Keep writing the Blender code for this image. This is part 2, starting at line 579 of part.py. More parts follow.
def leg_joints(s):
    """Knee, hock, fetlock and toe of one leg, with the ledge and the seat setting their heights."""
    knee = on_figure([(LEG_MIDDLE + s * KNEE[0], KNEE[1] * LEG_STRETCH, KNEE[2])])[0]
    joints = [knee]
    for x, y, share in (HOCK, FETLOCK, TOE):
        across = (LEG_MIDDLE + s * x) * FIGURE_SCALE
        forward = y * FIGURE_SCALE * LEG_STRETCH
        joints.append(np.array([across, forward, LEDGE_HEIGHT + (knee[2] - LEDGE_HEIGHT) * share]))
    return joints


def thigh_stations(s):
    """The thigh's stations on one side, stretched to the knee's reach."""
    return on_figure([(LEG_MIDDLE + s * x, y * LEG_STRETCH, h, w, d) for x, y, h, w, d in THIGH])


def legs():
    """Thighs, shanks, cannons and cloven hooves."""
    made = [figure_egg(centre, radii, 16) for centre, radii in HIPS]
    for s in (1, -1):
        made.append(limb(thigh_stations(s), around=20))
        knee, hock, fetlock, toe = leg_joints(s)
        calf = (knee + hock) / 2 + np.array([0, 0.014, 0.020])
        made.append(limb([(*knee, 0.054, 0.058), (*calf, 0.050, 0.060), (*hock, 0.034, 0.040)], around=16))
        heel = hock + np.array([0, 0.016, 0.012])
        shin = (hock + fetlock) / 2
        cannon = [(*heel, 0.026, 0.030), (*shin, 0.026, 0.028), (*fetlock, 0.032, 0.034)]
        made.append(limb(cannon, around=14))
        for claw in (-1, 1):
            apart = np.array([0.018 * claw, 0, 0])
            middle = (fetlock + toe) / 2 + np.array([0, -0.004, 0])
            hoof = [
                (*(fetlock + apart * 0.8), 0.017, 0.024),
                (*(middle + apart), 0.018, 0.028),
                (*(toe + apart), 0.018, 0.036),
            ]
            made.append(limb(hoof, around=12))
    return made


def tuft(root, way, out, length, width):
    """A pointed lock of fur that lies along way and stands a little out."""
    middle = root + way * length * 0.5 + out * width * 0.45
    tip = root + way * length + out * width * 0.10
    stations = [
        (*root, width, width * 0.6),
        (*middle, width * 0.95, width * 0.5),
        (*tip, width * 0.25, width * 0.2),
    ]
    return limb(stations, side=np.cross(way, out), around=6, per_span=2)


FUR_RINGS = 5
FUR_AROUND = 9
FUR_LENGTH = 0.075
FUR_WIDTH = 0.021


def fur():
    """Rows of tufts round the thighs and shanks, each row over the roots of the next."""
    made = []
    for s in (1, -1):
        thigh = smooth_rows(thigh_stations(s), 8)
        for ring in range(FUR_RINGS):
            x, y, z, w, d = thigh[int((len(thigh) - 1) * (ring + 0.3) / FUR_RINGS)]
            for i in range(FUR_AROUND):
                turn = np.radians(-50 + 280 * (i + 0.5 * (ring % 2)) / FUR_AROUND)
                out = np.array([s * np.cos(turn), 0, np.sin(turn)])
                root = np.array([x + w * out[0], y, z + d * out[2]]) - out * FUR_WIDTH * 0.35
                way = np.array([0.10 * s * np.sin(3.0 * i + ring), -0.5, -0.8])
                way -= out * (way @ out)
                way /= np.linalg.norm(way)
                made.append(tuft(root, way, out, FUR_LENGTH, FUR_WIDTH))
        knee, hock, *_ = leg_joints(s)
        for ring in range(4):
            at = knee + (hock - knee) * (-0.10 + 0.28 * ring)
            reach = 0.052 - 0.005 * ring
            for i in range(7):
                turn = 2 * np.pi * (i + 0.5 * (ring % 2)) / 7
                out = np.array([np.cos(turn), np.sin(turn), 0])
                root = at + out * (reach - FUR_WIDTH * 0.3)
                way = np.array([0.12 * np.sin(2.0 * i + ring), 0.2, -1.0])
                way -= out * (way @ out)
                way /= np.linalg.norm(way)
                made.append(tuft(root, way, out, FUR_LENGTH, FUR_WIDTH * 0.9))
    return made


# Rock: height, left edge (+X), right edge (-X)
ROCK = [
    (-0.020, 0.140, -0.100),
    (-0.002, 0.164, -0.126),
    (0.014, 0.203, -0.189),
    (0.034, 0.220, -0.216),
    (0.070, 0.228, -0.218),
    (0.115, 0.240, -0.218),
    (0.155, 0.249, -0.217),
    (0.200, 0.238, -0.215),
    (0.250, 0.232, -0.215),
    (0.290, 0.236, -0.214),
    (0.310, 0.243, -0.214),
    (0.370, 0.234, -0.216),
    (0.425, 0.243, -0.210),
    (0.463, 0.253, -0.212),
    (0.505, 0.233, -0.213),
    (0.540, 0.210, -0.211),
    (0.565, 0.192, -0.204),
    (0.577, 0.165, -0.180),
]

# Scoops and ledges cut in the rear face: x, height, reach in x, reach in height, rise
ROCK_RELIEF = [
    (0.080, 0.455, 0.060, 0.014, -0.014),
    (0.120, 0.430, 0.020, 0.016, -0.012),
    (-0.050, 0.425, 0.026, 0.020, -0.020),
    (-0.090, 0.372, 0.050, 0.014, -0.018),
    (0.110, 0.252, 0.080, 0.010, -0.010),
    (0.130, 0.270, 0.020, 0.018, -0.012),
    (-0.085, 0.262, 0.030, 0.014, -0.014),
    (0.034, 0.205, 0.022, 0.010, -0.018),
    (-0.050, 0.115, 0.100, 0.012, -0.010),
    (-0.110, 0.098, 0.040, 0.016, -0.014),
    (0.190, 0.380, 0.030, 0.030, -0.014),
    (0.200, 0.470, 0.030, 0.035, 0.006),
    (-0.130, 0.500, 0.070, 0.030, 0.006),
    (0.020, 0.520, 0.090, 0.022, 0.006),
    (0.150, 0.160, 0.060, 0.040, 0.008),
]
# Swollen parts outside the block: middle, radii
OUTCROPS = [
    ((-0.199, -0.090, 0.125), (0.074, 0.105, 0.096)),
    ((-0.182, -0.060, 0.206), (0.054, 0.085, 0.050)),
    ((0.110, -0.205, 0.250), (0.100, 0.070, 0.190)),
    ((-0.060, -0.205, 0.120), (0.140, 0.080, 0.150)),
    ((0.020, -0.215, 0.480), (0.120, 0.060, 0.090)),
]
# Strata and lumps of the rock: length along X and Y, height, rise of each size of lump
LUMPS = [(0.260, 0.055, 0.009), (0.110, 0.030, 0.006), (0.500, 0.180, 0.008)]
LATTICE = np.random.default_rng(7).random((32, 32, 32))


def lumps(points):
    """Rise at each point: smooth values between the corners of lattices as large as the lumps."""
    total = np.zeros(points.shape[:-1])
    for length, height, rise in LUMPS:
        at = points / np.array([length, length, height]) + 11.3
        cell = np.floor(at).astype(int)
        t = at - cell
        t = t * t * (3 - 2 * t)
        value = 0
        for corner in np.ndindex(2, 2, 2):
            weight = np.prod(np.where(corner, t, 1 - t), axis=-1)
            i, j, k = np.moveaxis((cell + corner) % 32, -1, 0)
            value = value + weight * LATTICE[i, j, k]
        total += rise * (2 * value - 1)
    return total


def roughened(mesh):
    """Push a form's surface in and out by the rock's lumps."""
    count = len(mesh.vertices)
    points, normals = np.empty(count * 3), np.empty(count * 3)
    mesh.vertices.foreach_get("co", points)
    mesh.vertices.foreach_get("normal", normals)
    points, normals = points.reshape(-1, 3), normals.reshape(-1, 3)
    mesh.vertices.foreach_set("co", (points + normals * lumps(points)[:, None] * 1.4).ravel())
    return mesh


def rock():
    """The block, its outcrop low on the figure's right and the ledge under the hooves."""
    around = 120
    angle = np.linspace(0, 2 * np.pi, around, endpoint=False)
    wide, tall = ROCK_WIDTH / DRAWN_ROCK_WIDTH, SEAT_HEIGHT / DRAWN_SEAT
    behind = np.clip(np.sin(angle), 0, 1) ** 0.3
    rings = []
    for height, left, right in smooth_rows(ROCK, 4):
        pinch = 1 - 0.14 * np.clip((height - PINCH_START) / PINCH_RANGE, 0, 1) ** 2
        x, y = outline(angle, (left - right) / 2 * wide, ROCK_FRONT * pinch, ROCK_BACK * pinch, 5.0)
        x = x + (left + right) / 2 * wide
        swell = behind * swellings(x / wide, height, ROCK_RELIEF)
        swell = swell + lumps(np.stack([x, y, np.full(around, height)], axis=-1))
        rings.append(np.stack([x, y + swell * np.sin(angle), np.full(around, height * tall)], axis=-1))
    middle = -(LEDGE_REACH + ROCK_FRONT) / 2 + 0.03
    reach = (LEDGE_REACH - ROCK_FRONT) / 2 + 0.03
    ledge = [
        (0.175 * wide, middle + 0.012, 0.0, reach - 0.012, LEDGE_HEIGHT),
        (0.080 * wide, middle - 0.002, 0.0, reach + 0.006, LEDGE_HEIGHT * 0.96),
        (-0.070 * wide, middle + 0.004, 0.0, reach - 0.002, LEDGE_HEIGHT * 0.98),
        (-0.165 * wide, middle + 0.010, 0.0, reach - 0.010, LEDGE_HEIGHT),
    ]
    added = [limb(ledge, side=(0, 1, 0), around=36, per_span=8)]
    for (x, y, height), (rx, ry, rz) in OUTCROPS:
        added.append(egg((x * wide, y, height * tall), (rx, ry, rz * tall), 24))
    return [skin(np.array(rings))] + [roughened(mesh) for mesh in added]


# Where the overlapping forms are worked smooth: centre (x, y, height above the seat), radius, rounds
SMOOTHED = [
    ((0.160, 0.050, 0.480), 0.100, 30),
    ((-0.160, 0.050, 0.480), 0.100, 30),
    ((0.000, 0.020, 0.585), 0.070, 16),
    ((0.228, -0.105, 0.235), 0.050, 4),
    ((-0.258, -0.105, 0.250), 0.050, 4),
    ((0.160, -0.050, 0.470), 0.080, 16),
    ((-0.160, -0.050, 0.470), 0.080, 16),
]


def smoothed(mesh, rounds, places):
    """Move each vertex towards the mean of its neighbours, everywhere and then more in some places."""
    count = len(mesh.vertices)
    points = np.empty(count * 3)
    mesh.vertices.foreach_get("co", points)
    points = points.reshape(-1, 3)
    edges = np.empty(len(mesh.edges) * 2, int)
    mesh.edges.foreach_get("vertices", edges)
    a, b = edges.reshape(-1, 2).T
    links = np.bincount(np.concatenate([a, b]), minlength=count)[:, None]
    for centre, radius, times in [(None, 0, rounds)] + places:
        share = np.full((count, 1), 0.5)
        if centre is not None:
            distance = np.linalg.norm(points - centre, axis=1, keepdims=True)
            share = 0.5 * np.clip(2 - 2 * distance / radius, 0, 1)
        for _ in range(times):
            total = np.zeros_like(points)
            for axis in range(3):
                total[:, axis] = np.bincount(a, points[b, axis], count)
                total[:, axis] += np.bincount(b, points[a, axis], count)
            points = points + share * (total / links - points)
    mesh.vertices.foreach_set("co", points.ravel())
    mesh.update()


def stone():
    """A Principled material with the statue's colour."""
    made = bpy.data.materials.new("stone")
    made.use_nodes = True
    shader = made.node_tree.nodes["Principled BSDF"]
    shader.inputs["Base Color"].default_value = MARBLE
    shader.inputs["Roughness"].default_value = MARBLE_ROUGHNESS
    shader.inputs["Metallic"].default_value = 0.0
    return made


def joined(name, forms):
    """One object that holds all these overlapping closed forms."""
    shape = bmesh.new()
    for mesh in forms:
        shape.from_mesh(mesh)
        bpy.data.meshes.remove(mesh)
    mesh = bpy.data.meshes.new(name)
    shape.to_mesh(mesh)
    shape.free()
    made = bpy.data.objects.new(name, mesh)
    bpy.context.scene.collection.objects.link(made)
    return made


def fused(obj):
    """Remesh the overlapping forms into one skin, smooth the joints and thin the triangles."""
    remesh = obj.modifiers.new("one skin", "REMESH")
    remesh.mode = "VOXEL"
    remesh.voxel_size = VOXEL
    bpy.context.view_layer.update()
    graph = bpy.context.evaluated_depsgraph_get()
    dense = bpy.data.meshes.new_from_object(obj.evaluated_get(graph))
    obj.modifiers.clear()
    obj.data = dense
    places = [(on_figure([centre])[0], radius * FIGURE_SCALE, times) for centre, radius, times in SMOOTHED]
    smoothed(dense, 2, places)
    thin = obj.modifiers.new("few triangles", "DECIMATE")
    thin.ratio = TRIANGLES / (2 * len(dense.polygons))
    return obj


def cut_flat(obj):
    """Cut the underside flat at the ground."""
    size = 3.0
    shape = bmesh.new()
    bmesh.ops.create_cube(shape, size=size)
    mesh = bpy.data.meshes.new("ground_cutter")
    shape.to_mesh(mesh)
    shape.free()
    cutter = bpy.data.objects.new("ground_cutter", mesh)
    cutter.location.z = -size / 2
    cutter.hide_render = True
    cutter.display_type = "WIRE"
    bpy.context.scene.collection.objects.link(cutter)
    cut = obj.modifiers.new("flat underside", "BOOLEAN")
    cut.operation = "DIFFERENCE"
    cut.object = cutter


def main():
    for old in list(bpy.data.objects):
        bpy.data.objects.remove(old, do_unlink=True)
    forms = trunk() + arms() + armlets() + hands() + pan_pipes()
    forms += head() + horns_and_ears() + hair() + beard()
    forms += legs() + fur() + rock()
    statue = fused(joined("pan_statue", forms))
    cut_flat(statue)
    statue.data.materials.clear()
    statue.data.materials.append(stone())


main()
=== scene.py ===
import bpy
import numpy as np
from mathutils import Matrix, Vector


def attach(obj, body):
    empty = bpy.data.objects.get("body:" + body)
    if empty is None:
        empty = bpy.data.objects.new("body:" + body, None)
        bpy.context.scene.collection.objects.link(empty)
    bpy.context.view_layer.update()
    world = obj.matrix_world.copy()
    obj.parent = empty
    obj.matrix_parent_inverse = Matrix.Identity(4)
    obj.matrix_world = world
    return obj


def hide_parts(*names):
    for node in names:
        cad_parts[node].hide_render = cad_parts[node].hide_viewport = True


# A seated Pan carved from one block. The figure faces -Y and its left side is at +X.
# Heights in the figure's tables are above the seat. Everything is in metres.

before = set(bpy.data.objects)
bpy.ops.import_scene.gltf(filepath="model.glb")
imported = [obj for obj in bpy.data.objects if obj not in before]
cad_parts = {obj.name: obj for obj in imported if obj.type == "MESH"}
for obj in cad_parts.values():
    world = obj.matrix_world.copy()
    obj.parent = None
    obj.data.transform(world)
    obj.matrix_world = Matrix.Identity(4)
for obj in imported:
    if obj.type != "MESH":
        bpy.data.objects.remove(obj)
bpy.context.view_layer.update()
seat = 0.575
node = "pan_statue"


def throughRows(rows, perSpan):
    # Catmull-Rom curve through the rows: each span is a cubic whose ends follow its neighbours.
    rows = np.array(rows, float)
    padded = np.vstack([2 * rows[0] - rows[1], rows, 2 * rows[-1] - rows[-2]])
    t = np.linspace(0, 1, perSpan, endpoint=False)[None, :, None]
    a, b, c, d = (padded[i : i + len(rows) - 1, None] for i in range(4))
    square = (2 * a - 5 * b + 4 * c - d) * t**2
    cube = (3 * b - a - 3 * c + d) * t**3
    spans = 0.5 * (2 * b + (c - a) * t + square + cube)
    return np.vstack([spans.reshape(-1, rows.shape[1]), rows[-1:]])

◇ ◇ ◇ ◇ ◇

Begin at the line that has "cut_flat(statue)"; stop after the line that has "cad_parts[node].hide_render = cad_parts[node].hide_viewport". Copy every line in that span exactly.

    cut_flat(statue)
    statue.data.materials.clear()
    statue.data.materials.append(stone())


main()
=== scene.py ===
import bpy
import numpy as np
from mathutils import Matrix, Vector


def attach(obj, body):
    empty = bpy.data.objects.get("body:" + body)
    if empty is None:
        empty = bpy.data.objects.new("body:" + body, None)
        bpy.context.scene.collection.objects.link(empty)
    bpy.context.view_layer.update()
    world = obj.matrix_world.copy()
    obj.parent = empty
    obj.matrix_parent_inverse = Matrix.Identity(4)
    obj.matrix_world = world
    return obj


def hide_parts(*names):
    for node in names:
        cad_parts[node].hide_render = cad_parts[node].hide_viewport = True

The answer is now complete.